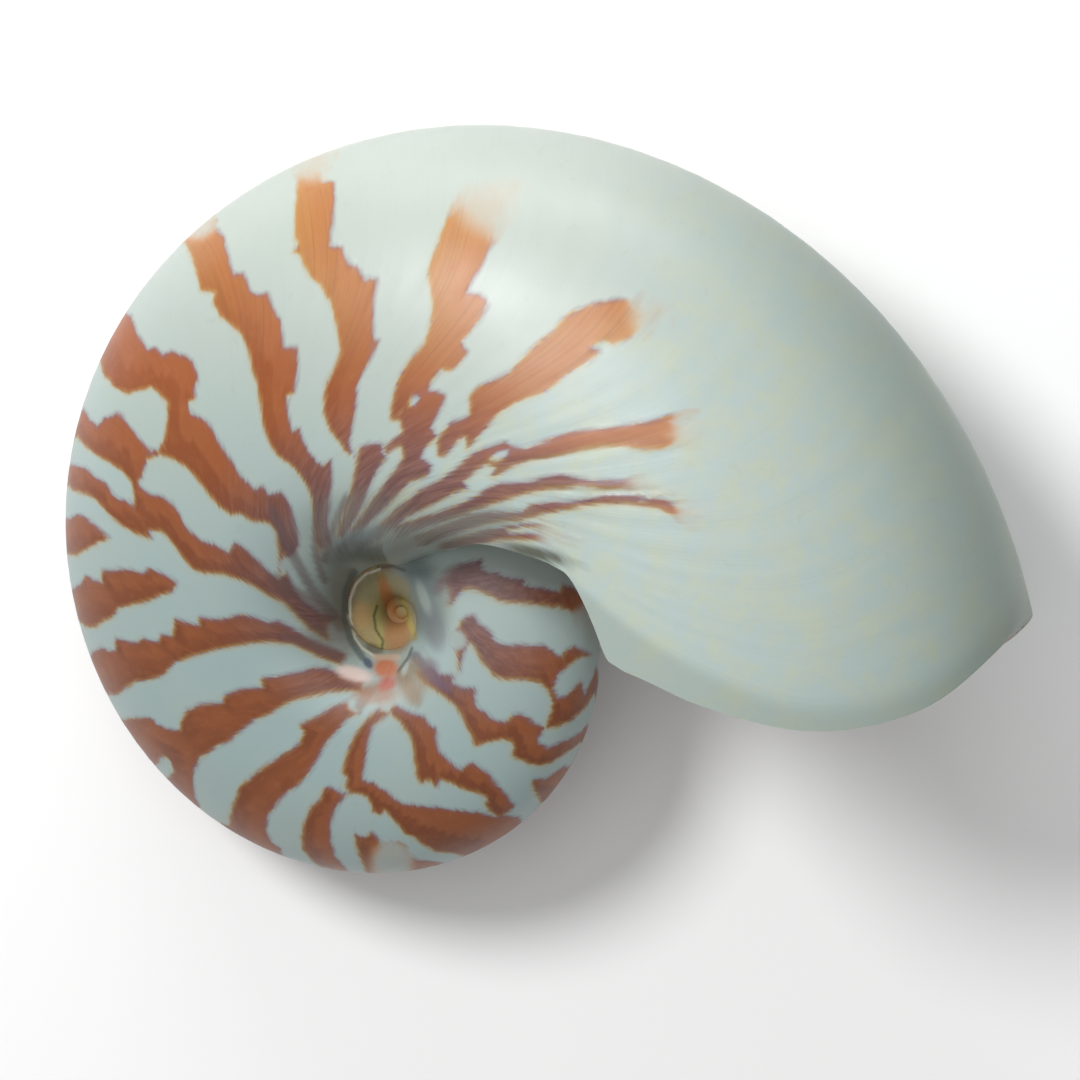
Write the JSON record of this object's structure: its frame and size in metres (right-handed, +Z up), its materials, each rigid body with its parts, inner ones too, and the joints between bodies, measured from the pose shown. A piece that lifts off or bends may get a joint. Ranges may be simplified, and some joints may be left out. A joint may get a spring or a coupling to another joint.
{
  "type": "nautilus shell",
  "caption": "Loose nautilus shell lying on one flank: a flat coil of widening whorls with an umbilicus each side and an open body chamber behind a curved lip.",
  "frame": {"origin": "on the ground under the middle of the shell's outline, as it lies on one flank", "axes": "+Z up; +X from the coil towards the opening, seen from above; +Y from the coil towards the crown of the last whorl"},
  "size_m": [0.1626, 0.1246, 0.0754],
  "materials": {
    "shell": "smooth natural gloss, with orange-brown stripes"
  },
  "bodies": {
    "root": {"shell": "shell"}
  },
  "joints": []
}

- _WHAT IS NEEDED_
Reproduce the material above, every line of it, exactly.

- _COMPLETE ANSWER_
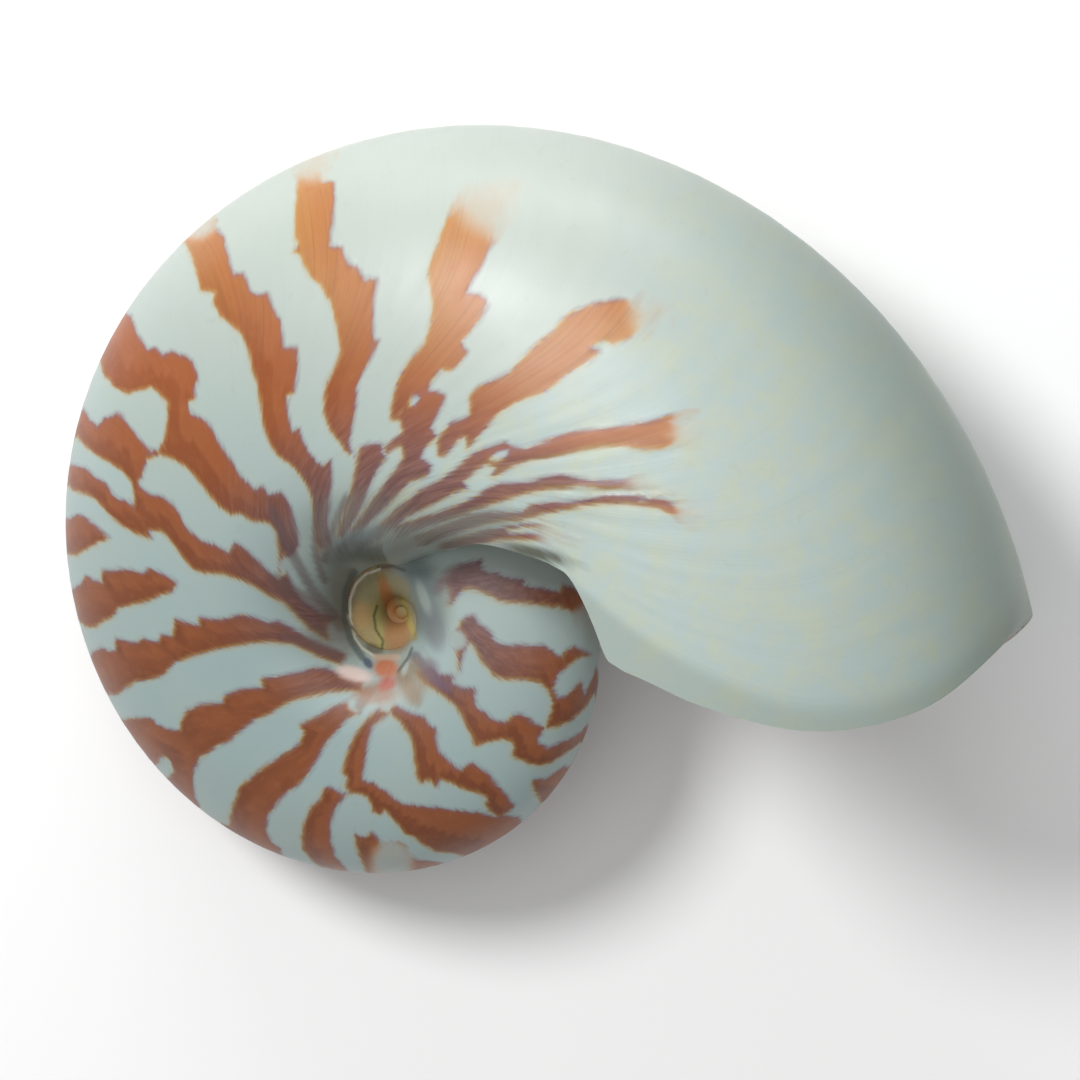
Write the JSON record of this object's structure: its frame and size in metres (right-handed, +Z up), its materials, each rigid body with its parts, inner ones too, and the joints between bodies, measured from the pose shown. A piece that lifts off or bends may get a joint. Ranges may be simplified, and some joints may be left out. A joint may get a spring or a coupling to another joint.
{
  "type": "nautilus shell",
  "caption": "Loose nautilus shell lying on one flank: a flat coil of widening whorls with an umbilicus each side and an open body chamber behind a curved lip.",
  "frame": {"origin": "on the ground under the middle of the shell's outline, as it lies on one flank", "axes": "+Z up; +X from the coil towards the opening, seen from above; +Y from the coil towards the crown of the last whorl"},
  "size_m": [0.1626, 0.1246, 0.0754],
  "materials": {
    "shell": "smooth natural gloss, with orange-brown stripes"
  },
  "bodies": {
    "root": {"shell": "shell"}
  },
  "joints": []
}